### Task statement
Below is the data. Give it again, complete and exact.

### Dataset content
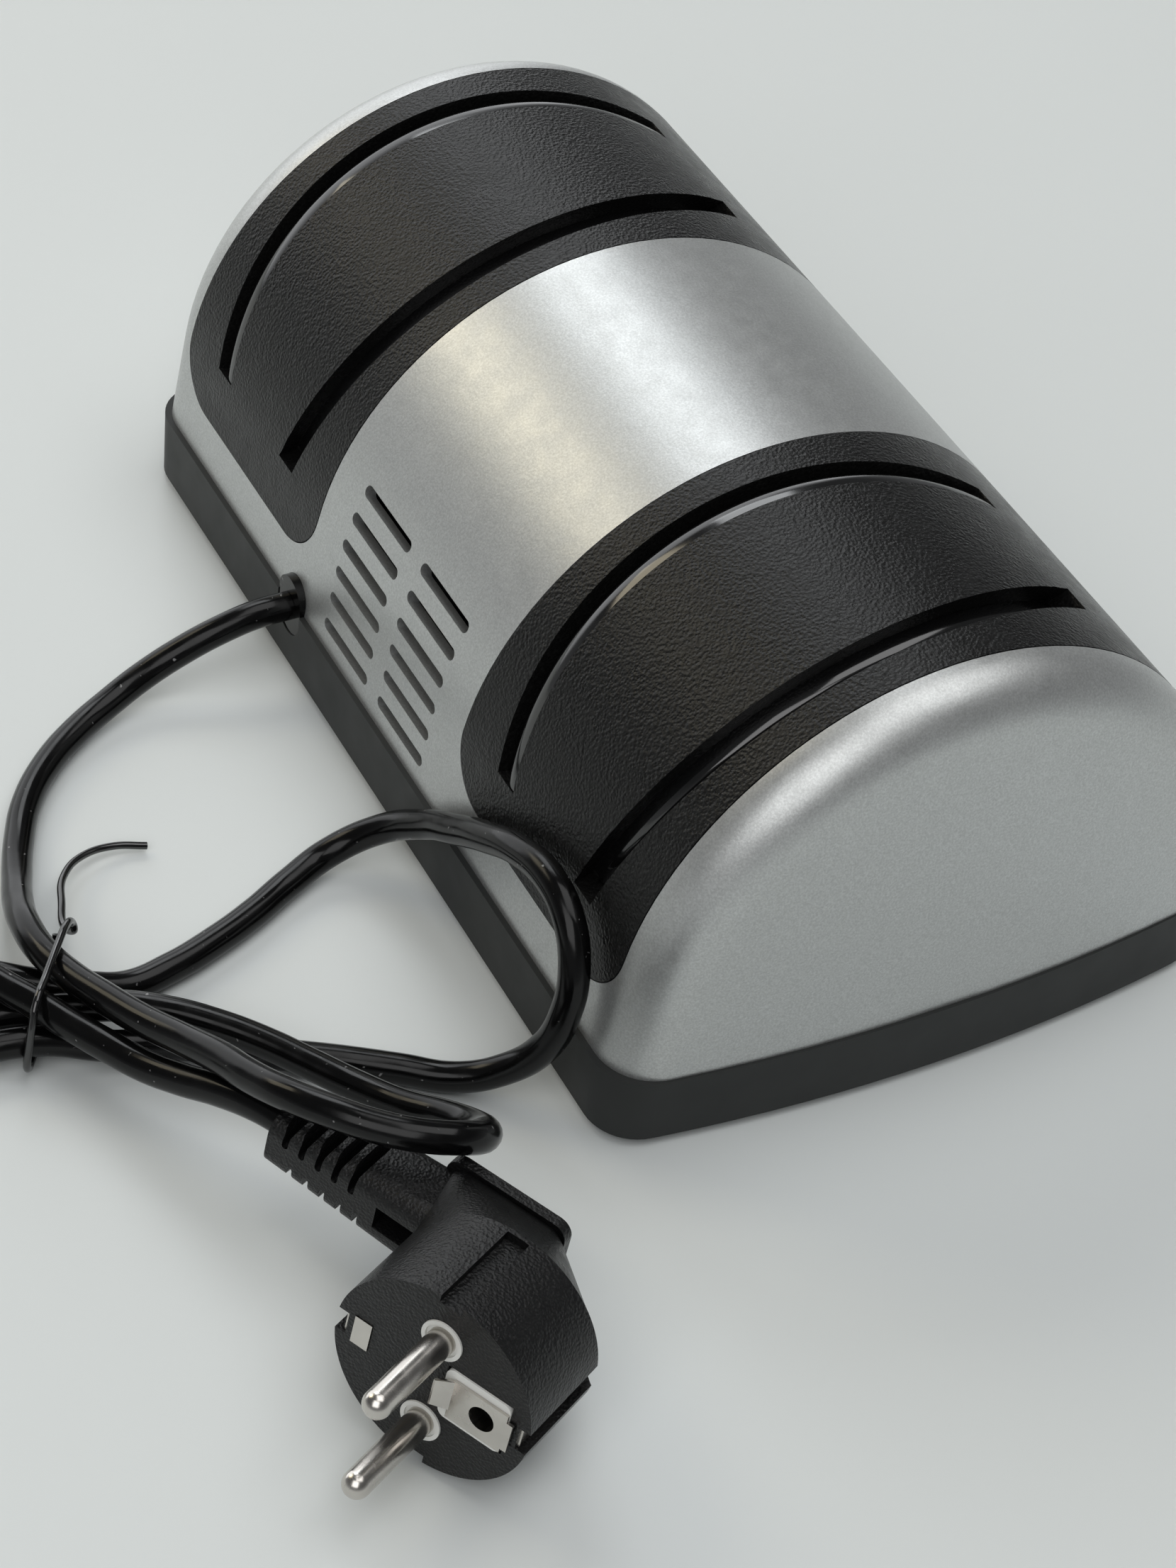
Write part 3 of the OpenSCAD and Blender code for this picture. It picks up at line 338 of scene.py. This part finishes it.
def metal(name, colour, rough, brushed=None, depth=0.00001):
    """Bare or plated metal, turned or brushed where brushed scales an axis"""
    made = Finish(name, colour, rough, metal=1.0)
    strokes = made.noise(0.0004, detail=3.0, stretch=brushed)
    made.bump(strokes, depth, 0.4)
    made.vary_rough(made.noise(0.003, detail=3.0), 0.06)
    made.vary_colour(made.curve(made.noise(0.005, detail=2.0), 0.35, 0.75), lighter(colour, 0.86))
    return made


def lamination_steel(name):
    """A stack of steel sheets"""
    sheet = 0.0005
    made = metal(name, (0.24, 0.24, 0.26), 0.42)
    made.bump(made.bands(sheet, "X"), 0.00006, 0.8)
    return made


def copper_winding(name):
    """Turns of enamelled wire side by side"""
    wire = 0.00045
    made = metal(name, (0.55, 0.2, 0.08), 0.3)
    made.bump(made.bands(wire, "Y", distort=0.2), 0.00012, 0.9)
    return made


def abrasive(name, colour, speck, grit):
    """Bonded grit: coloured grains and open pores"""
    made = Finish(name, colour, 0.85, specular=0.3)
    grains = made.cells(grit, feature="F1")
    made.vary_colour(made.curve(grains, 0.2, 0.7), speck)
    made.bump(grains, grit * 0.35, 0.9)
    made.bump(made.noise(grit * 0.5, detail=3.0), grit * 0.2, 0.6)
    return made


def moulded_plug(finishes):
    """The plug's PVC, with a grain a little finer and deeper than the covers'"""
    plug = Finish("plug_black", finishes.plug, 0.31, specular=0.31)
    leather_grain(plug, finishes.grain * 0.9, 0.0002)
    return plug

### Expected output
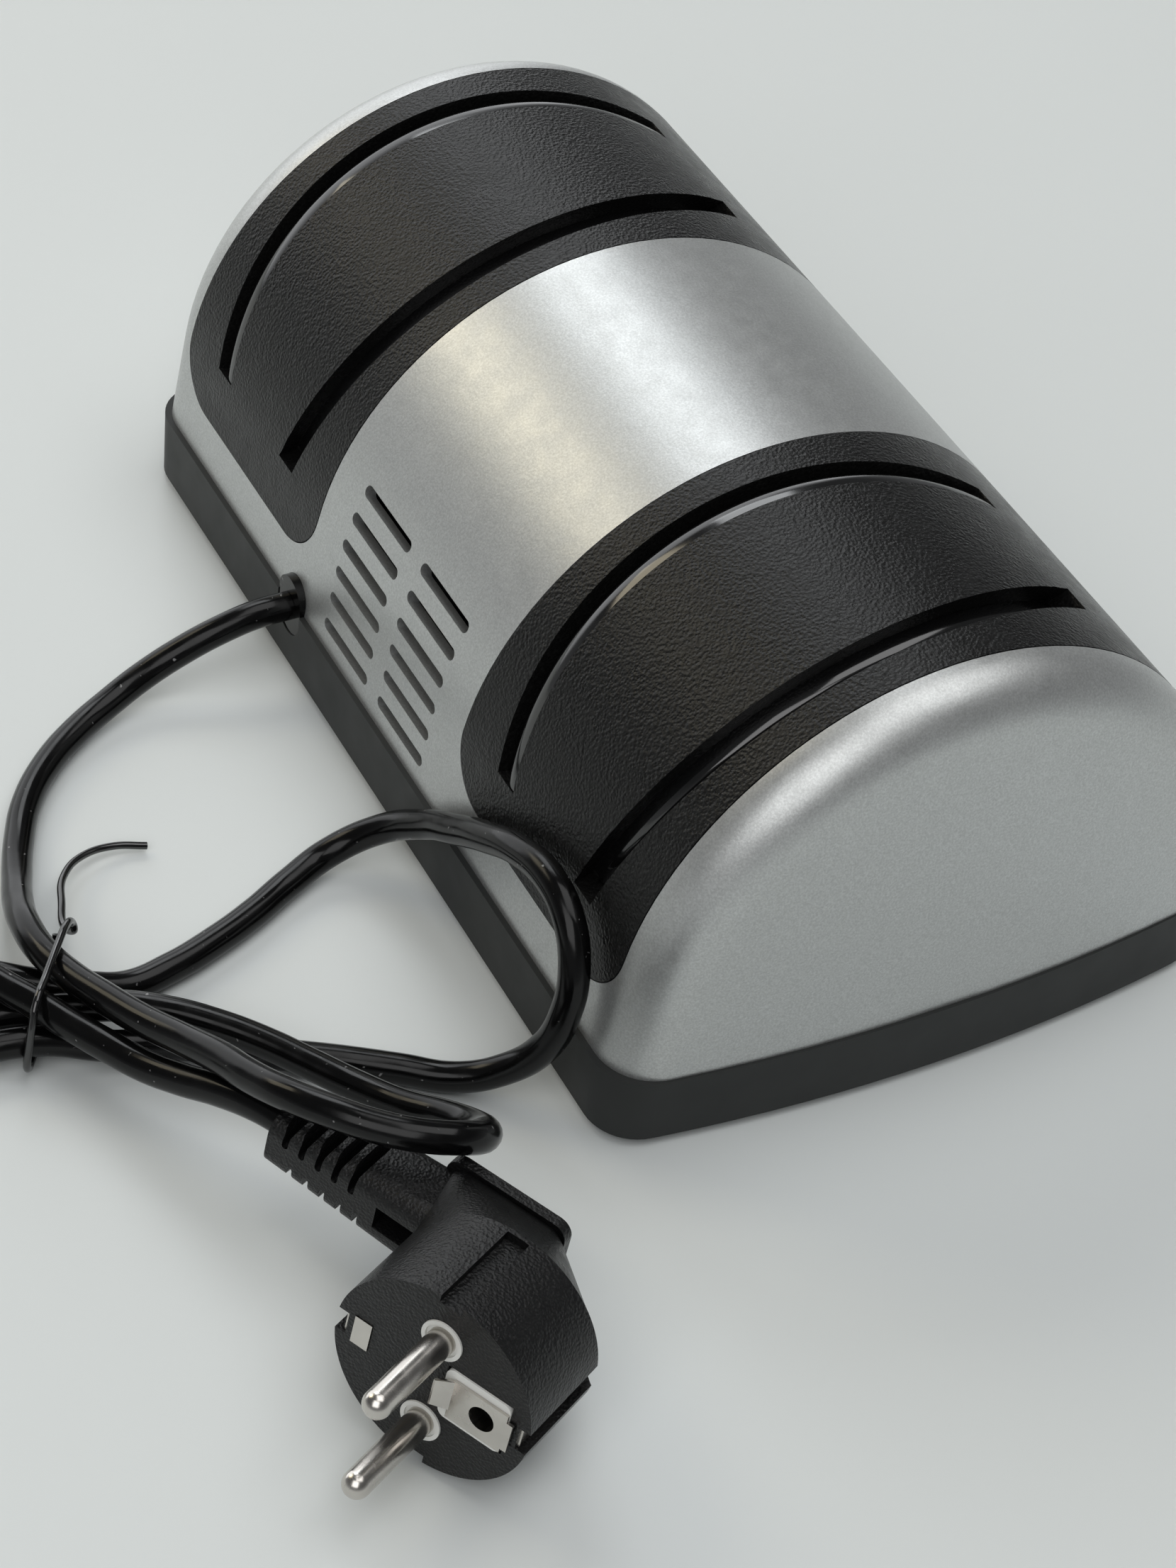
Write part 3 of the OpenSCAD and Blender code for this picture. It picks up at line 338 of scene.py. This part finishes it.
def metal(name, colour, rough, brushed=None, depth=0.00001):
    """Bare or plated metal, turned or brushed where brushed scales an axis"""
    made = Finish(name, colour, rough, metal=1.0)
    strokes = made.noise(0.0004, detail=3.0, stretch=brushed)
    made.bump(strokes, depth, 0.4)
    made.vary_rough(made.noise(0.003, detail=3.0), 0.06)
    made.vary_colour(made.curve(made.noise(0.005, detail=2.0), 0.35, 0.75), lighter(colour, 0.86))
    return made


def lamination_steel(name):
    """A stack of steel sheets"""
    sheet = 0.0005
    made = metal(name, (0.24, 0.24, 0.26), 0.42)
    made.bump(made.bands(sheet, "X"), 0.00006, 0.8)
    return made


def copper_winding(name):
    """Turns of enamelled wire side by side"""
    wire = 0.00045
    made = metal(name, (0.55, 0.2, 0.08), 0.3)
    made.bump(made.bands(wire, "Y", distort=0.2), 0.00012, 0.9)
    return made


def abrasive(name, colour, speck, grit):
    """Bonded grit: coloured grains and open pores"""
    made = Finish(name, colour, 0.85, specular=0.3)
    grains = made.cells(grit, feature="F1")
    made.vary_colour(made.curve(grains, 0.2, 0.7), speck)
    made.bump(grains, grit * 0.35, 0.9)
    made.bump(made.noise(grit * 0.5, detail=3.0), grit * 0.2, 0.6)
    return made


def moulded_plug(finishes):
    """The plug's PVC, with a grain a little finer and deeper than the covers'"""
    plug = Finish("plug_black", finishes.plug, 0.31, specular=0.31)
    leather_grain(plug, finishes.grain * 0.9, 0.0002)
    return plug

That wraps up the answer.